* _DATA LINES_

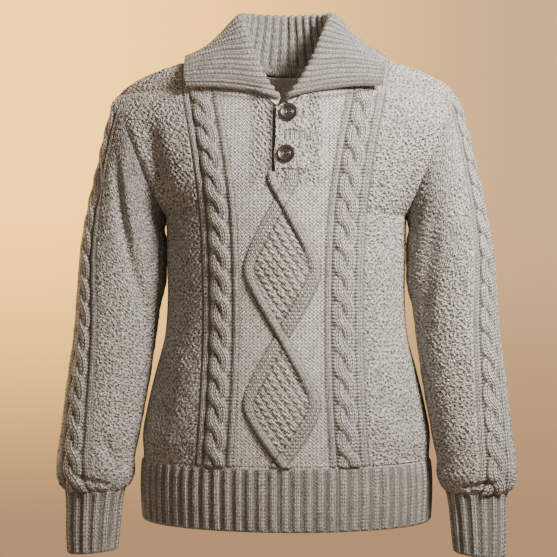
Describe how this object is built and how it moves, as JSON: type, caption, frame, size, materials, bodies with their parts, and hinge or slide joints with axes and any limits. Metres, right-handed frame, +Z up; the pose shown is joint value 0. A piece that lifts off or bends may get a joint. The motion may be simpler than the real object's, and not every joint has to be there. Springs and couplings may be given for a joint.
{
  "type": "cable knit sweater",
  "caption": "Pullover in cable knit with a ribbed fold-over collar, a buttoned placket, long sleeves and ribbed hem and cuffs, in its worn form.",
  "frame": {"origin": "between the two points where the shoulder seams meet the neckline, which is where the wearer's shoulders and neck hold the garment up", "axes": "+Z up along the standing wearer, -Y to the wearer's front, +X to the wearer's left"},
  "size_m": [0.6008, 0.2575, 0.7206],
  "materials": {
    "wool": "heathered knitted wool, matt",
    "button": "turned, dark brown, satin"
  },
  "bodies": {
    "root": {"front": "wool", "back": "wool", "sleeve_left": "wool", "sleeve_right": "wool", "hem_rib": "wool", "cuff_left": "wool", "cuff_right": "wool", "collar": "wool", "placket_over": "wool", "placket_under": "wool", "button_top": "button", "button_bottom": "button"}
  },
  "joints": []
}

* _SHORT PROBLEM_
Show each line of the listing that holds the string "bodies".

* _ANSWER FOR THIS EXERCISE_
Describe how this object is built and how it moves, as JSON: type, caption, frame, size, materials, bodies with their parts, and hinge or slide joints with axes and any limits. Metres, right-handed frame, +Z up; the pose shown is joint value 0. A piece that lifts off or bends may get a joint. The motion may be simpler than the real object's, and not every joint has to be there. Springs and couplings may be given for a joint.
  "bodies": {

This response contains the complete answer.